#### [DESCRIPTION OF THE TASK]
Reproduce every entry exactly, without alteration.

-- begin --

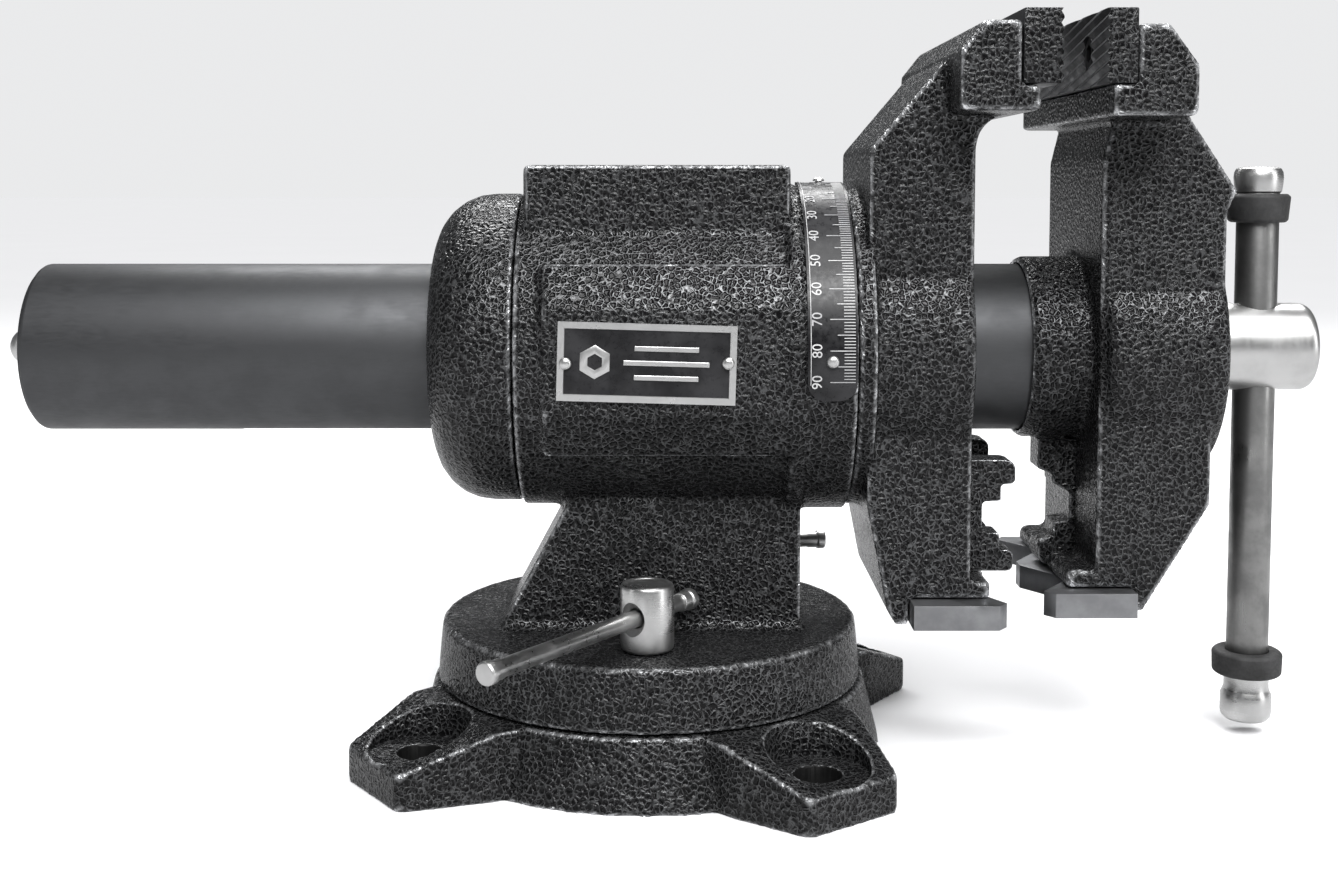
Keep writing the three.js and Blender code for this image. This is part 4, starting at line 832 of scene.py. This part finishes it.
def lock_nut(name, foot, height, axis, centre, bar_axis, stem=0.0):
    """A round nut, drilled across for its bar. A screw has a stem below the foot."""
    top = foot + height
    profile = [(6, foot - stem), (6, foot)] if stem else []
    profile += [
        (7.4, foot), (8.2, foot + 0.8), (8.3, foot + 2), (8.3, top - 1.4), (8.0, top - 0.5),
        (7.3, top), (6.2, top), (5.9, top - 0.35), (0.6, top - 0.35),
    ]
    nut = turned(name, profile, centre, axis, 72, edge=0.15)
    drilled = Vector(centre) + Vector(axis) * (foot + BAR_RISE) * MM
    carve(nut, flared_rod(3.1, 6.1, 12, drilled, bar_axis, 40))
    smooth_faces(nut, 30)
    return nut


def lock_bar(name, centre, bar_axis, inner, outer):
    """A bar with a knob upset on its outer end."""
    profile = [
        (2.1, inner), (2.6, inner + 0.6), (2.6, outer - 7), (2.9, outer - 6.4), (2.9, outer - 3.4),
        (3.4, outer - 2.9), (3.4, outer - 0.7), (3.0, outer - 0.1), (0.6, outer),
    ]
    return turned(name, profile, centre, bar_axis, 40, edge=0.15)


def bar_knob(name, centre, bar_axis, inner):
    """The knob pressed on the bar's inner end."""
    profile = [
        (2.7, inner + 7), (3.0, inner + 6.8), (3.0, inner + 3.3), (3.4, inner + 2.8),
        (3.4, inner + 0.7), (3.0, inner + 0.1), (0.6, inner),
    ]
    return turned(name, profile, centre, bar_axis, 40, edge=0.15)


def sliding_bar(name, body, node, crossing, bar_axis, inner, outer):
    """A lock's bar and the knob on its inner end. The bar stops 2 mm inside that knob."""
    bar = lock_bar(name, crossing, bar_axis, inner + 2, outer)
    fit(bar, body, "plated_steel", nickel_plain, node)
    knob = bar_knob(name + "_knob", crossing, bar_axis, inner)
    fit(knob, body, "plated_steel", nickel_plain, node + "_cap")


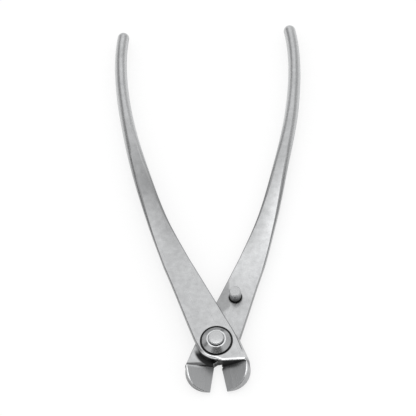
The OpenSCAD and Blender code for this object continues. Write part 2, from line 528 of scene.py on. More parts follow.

-- end --

#### [ANSWER TO THE TASK]
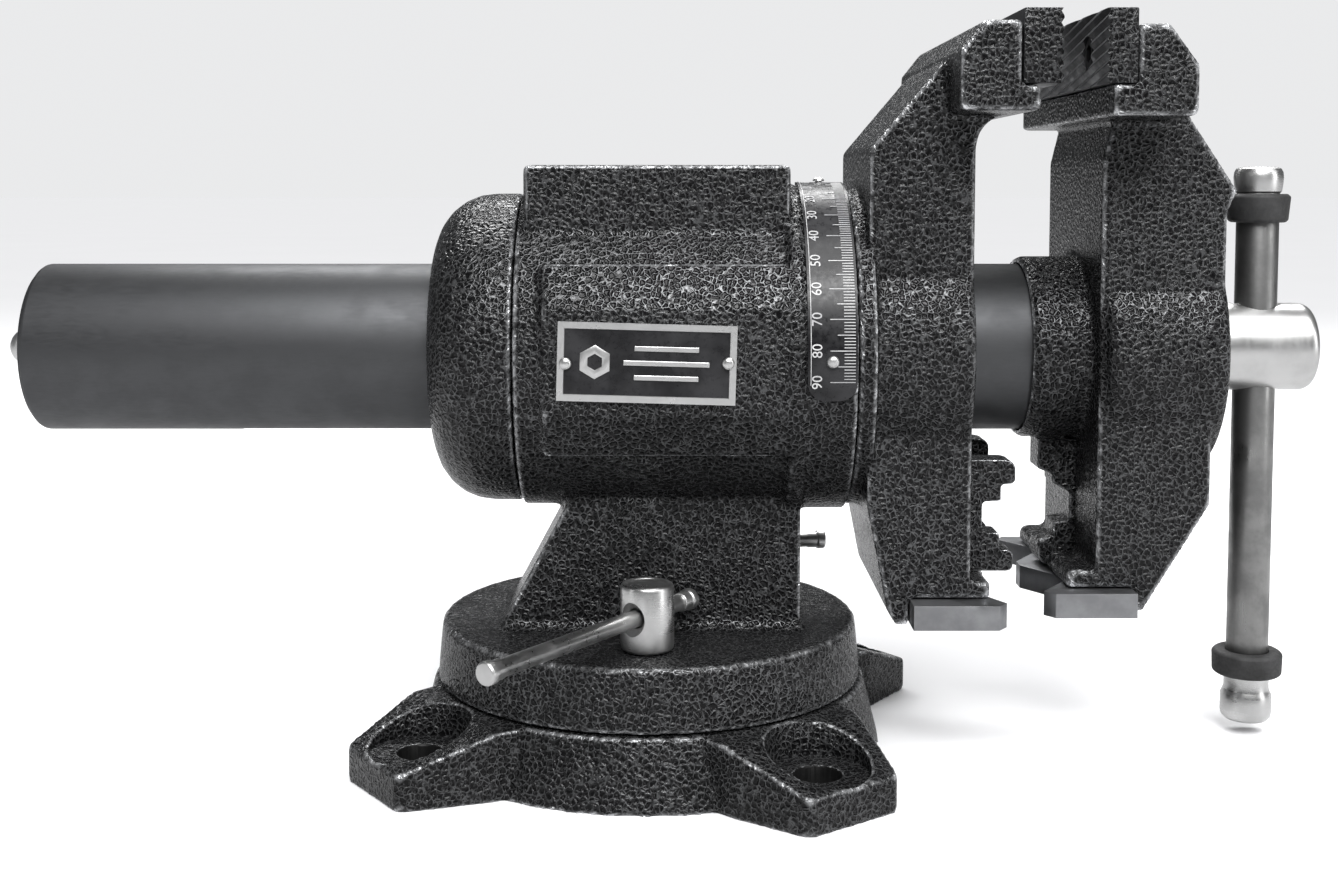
Keep writing the three.js and Blender code for this image. This is part 4, starting at line 832 of scene.py. This part finishes it.
def lock_nut(name, foot, height, axis, centre, bar_axis, stem=0.0):
    """A round nut, drilled across for its bar. A screw has a stem below the foot."""
    top = foot + height
    profile = [(6, foot - stem), (6, foot)] if stem else []
    profile += [
        (7.4, foot), (8.2, foot + 0.8), (8.3, foot + 2), (8.3, top - 1.4), (8.0, top - 0.5),
        (7.3, top), (6.2, top), (5.9, top - 0.35), (0.6, top - 0.35),
    ]
    nut = turned(name, profile, centre, axis, 72, edge=0.15)
    drilled = Vector(centre) + Vector(axis) * (foot + BAR_RISE) * MM
    carve(nut, flared_rod(3.1, 6.1, 12, drilled, bar_axis, 40))
    smooth_faces(nut, 30)
    return nut


def lock_bar(name, centre, bar_axis, inner, outer):
    """A bar with a knob upset on its outer end."""
    profile = [
        (2.1, inner), (2.6, inner + 0.6), (2.6, outer - 7), (2.9, outer - 6.4), (2.9, outer - 3.4),
        (3.4, outer - 2.9), (3.4, outer - 0.7), (3.0, outer - 0.1), (0.6, outer),
    ]
    return turned(name, profile, centre, bar_axis, 40, edge=0.15)


def bar_knob(name, centre, bar_axis, inner):
    """The knob pressed on the bar's inner end."""
    profile = [
        (2.7, inner + 7), (3.0, inner + 6.8), (3.0, inner + 3.3), (3.4, inner + 2.8),
        (3.4, inner + 0.7), (3.0, inner + 0.1), (0.6, inner),
    ]
    return turned(name, profile, centre, bar_axis, 40, edge=0.15)


def sliding_bar(name, body, node, crossing, bar_axis, inner, outer):
    """A lock's bar and the knob on its inner end. The bar stops 2 mm inside that knob."""
    bar = lock_bar(name, crossing, bar_axis, inner + 2, outer)
    fit(bar, body, "plated_steel", nickel_plain, node)
    knob = bar_knob(name + "_knob", crossing, bar_axis, inner)
    fit(knob, body, "plated_steel", nickel_plain, node + "_cap")


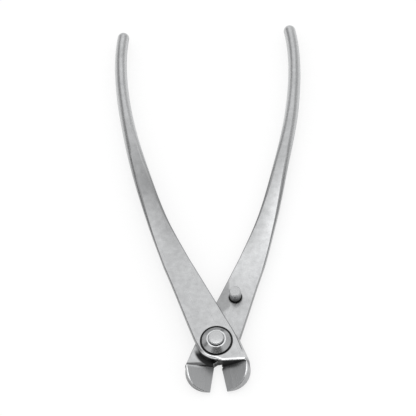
The OpenSCAD and Blender code for this object continues. Write part 2, from line 528 of scene.py on. More parts follow.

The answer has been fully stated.